3. Establish the actual dates the report cards will be issued. Back up from those dates to determine when the office actually wants the report cards completed and the extra paperwork submitted (such as copies of the report cards, addresses of the parents). Add those dates to the calendar.
4. Establish the dates and if possible the times for the grading period tests (9-week/semester). Normally these will fall a few days before the report cards go out.
5. Back up from the exam dates at least 2 days and mark as "Review for Exam".
6. Determine standardized test dates and back up 7 school days for a one-day discussion of test skills and behavior.
7. Provide 3 to 5 days at the beginning of the semester or school year for classroom training and pre-training.
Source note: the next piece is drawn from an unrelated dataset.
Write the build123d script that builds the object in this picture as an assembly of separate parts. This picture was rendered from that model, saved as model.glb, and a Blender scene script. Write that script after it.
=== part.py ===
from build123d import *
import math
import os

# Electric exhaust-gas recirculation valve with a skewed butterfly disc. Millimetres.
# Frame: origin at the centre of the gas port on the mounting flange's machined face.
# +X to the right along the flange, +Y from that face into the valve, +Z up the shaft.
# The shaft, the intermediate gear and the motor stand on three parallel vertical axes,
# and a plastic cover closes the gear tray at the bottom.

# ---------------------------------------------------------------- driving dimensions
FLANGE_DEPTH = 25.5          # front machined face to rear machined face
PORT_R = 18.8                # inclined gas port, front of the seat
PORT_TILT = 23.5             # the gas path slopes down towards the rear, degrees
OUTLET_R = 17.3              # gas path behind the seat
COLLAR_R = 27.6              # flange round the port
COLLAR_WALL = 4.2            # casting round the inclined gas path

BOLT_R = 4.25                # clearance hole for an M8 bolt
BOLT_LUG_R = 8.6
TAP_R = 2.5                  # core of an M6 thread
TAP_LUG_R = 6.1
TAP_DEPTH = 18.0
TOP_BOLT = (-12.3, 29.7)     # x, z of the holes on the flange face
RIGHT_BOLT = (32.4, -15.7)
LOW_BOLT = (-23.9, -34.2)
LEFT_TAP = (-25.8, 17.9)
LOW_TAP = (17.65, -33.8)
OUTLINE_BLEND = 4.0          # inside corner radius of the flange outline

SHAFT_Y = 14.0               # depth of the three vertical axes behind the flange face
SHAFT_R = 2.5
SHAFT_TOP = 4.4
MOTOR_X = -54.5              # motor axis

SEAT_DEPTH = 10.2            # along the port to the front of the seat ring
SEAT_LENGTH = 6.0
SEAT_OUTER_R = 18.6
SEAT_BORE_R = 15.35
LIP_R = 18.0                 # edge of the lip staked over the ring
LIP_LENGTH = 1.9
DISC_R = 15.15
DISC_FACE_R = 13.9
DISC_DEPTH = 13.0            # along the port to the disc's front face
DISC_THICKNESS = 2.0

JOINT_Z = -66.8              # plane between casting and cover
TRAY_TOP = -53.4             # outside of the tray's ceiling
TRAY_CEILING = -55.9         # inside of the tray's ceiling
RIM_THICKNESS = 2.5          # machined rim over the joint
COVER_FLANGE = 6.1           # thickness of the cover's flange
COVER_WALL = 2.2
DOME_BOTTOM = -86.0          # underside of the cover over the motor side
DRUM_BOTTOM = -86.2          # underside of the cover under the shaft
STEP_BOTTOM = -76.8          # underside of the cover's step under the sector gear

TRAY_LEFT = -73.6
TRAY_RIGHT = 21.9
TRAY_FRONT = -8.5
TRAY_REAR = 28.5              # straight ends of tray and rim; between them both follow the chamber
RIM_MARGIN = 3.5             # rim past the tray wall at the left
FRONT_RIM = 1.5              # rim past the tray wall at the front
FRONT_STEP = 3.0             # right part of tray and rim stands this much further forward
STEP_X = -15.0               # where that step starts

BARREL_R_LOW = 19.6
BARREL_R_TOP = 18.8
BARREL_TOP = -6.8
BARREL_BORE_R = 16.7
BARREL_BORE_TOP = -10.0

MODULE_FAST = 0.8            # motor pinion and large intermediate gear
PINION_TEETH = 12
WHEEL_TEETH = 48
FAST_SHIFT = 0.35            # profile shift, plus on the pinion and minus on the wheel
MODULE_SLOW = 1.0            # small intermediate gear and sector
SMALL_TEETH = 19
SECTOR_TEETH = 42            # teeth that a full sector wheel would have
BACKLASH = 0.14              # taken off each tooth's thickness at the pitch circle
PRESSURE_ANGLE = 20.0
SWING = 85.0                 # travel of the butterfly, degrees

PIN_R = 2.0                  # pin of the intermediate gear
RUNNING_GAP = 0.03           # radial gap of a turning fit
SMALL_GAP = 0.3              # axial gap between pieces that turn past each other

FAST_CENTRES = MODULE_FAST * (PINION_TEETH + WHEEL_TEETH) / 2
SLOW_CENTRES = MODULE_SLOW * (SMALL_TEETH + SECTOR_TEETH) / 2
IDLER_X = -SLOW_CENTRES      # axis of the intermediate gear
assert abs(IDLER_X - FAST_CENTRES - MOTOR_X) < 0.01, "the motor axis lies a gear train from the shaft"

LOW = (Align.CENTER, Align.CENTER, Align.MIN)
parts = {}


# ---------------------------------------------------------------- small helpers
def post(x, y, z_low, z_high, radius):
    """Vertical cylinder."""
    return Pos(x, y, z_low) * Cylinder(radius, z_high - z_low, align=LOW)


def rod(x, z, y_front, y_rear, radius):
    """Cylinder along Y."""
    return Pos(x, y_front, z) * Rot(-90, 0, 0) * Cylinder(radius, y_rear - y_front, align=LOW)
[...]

8. Provide 1 to 2 days at the beginning of every grading period (9 weeks) for classroom behavior retraining or cleanup activities
9. Provide at least 2 days in the grading period for catch up, make up, or bad weather days. If not needed, these days will be used for enrichment activities.
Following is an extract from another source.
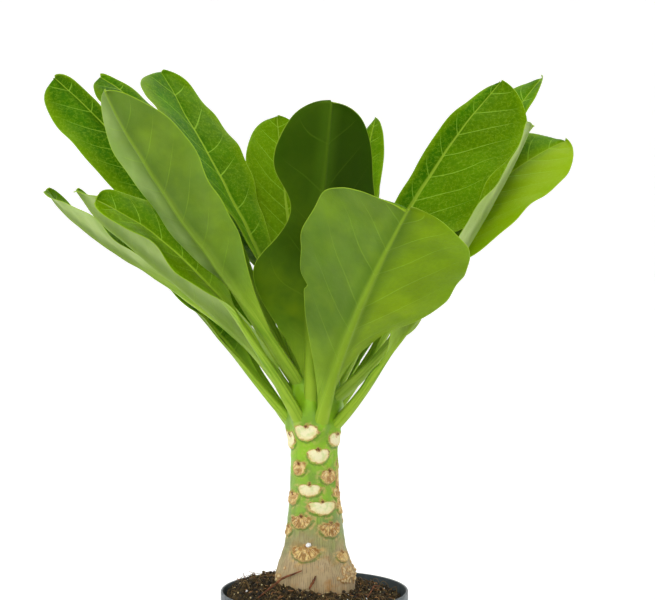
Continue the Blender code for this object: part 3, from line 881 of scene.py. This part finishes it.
def stem_surface(turn, z, look):
    """The stem's plain radius at each turn and height, its relief, and the values that its colours follow.

    The scars stand out of it, and each leaf's foot runs out in a swelling below it. Round the foot there are
    nubs of roots, each a soft mound with a cluster of small knobs, and upright fissures in the bark.
    """
    plain = trunk_profile(z)
    around = np.radians(turn) * plain
    relief, (edge, fresh, fibre, fan, lower), bud = scar_relief(turn, z, plain, look)
    crease_shade = np.zeros_like(z)
    for leaf in LEAVES:
        foot_turn, foot_height = leaf.root
        across = np.radians(turned_away(turn, foot_turn)) * plain
        rise = z - foot_height + 0.001
        swell = np.exp(-((across / FOOT_WIDTH) ** 2)) * np.exp(-((rise / np.where(rise > 0, *FOOT_REACH)) ** 2))
        relief = relief + look.leaf_foot * swell * rise_between(0.009, 0.014, plain)
        # crease marks a ring round each leaf foot's swelling, where painted shade is laid.
        crease_shade = np.maximum(crease_shade, 4 * swell * (1 - swell))
    nubs = np.zeros_like(z)
    draw = np.random.default_rng(11)
    for nub_turn, height, size in ROOT_NUBS:
        across = np.radians(turned_away(turn, nub_turn)) * plain
        relief = relief + 0.75 * NUB_RISE * np.exp(-(across**2 + (z - height) ** 2) / size**2)
        for _ in range(NUB_KNOBS):
            small, knob_turn = draw.uniform(*KNOB_RADII), nub_turn + draw.normal(0, 7)
            across = np.radians(turned_away(turn, knob_turn)) * plain
            knob = np.exp(-(((across**2 + (z - height - draw.normal(0, 0.003)) ** 2) / small**2) ** 1.5))
            relief = relief + 1.1 * small * knob * (1 - nubs)
            nubs = np.maximum(nubs, knob)
    woody = 1 - rise_between(*BARK_TOP, z + 0.008 * rough_noise(around / 0.010, z / 0.012, 5))
    fissures = look.fissure * woody * rough_noise(around / 0.0011, z / 0.011, 21, 2)
    swellings = SWELLING * rough_noise(around / 0.006, z / 0.004, 31)
    relief = relief + rise_between(0.9, 1.1, edge) * (1 - nubs) * (fissures + swellings)
    relief = relief + SWELLING * np.sin(3 * np.radians(turn) + z * 60)
    marks = {"scar": (edge, fresh, fibre), "rays": (fan, lower, bud), "bark": (woody, nubs, crease_shade)}
    return plain, relief, {label: np.stack(values, axis=1) for label, values in marks.items()}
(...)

10. The marked up calendar now represents the actual schedule. Whenever possible, you will avoid starting units during high stress times, and avoid giving unit tests during high absence times.
Establish the curriculum:
1. Always begin with the provided materials. The department chair or principal should give you or provide access to the local district curriculum and/or that of the state. Websites for the state boards of education often have these materials available for download; the Teachers.net state chat rooms may also be a resource. It is also possible to do a web search for the curriculums of other states; use google and type in 7th grade English skills or high school geometry; many great teachers post their curriculums on the internet.
2. Obtain whatever information is available on the standardized tests given to the students. Often the state education website will have materials, the counselor may also give this information.
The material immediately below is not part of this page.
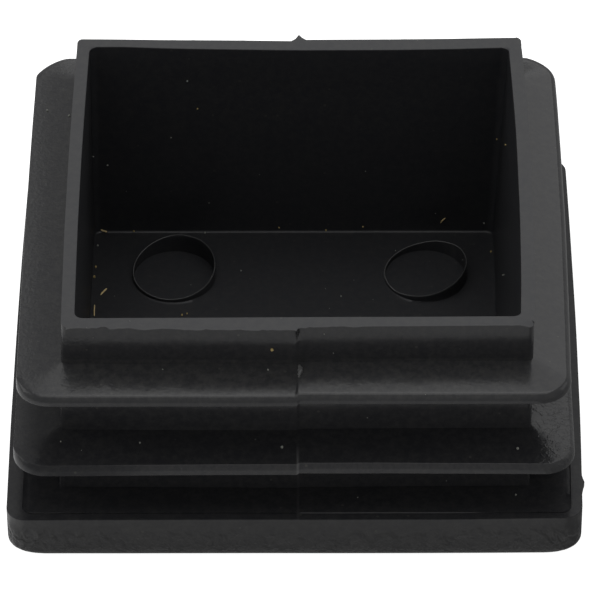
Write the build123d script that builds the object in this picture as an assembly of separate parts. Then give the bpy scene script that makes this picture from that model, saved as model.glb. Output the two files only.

3. Talk to the teachers for the next grade and ask what skills they perceive as essential at the beginning of the semester.
4. Write down the list of skills -- this will form the basis for the objectives.
5. AFTER this list has been established, consult the textbooks provided by the class. Material that is in the textbook but not on the list will probably be enrichment. Material on the list and in the textbook will form the basis of the syllabus; material on the list but not covered in the textbook will require more teacher preparation.
6. To the revised list, add: standardized test skills, organization/study skills, and "advice". These elements will form the basis for "instant lessons", since all students need introduction or retraining in the first two items. "Advice" will vary by student group to include phone skills, etiquette, basic job skills, frank discussions about surviving high school and life, show and tell.
7. Beside each element of the list, add a projected time for the unit (introduction through unit evaluation) -- in most cases units span from 3 to 7 days -- many principals dislike units lasting 2 weeks or more.
8. Show the list to at least 2 experienced teachers and ask the principal to look it over also. Consider the advice from the experienced teachers, but follow the advice from the principal.
9. Establish a priority list for the items, based on standardized test objectives, preparation for major units, and common sense. For example, students need to understand the essay, quotation format, and library research before starting a research report. In chemistry, an understanding of laboratory equipment and safety is essential before beginning experiments. Inexperienced teachers often lump units together; this creates too many objectives within a unit lesson plan. Remember -- 4 to 6 objectives per unit. It is better for the students and easier for the teacher to break the learning into shorter units.
10. If the list seems too long, then temporarily remove the lesser priority items.
11. Items that are important but not making the priority list will be fitted into awkward spaces in the calendar.
12. The resulting list becomes the basis for the units and the syllabus.
Fit the curriculum into the calendar:
1. Take the itemized list and block the first unit into the first "free days" of teaching.
2. When that unit finishes, measure the next unit against the calendar. If it is a good match, then add it. If a delay of a day or so will better fit the unit, then put in a shorter, lower priority item and return to the priority list immediately afterwards. Whenever possible, avoid giving major tests during high stress weeks for the students -- major athletic events, pre/post-holidays. By keeping the emphasis on covering the high priority items first, the teacher delivers important information from the beginning and creates an atmosphere of "real work to be done in this class."
Using the semester plan:
1. After the semester plan is established, begin the unit lesson planning. If a particular unit takes longer than planned, then reduce or eliminate the next lower priority unit to ensure the high value units stay on schedule. If units finish more quickly, then insert more lower priority/enrichment units to fill the gap. Present these as "rewards" for good work.
2. Encourage middle and high school students to review the schedule with you. As schedule problems arise (such as state championships, problems with particular units), discuss schedule maintenance or re-establishment.
3. Make notes on the schedule (this worked well -- need fewer objectives - remember visitor on this week) for the next planning session.
Adapting for Particular needs:
1. Teachers with particular problems such as taking over a position mid-year, high-stakes testing, or rebuilding a reputation should probably consult administration more often. The best method is to forward a copy and request a consultation later in the week; this allows the administrator time to evaluate the plan before discussing it.
2. Teachers dealing with issues such as block scheduling, alternate class days, and multiple classrooms may need to add this information into the scheduling.
3. Teachers handling multiple grades and/or subjects should complete the planning process for every possible class, even if the planning is very rudimentary at the beginning of the semester.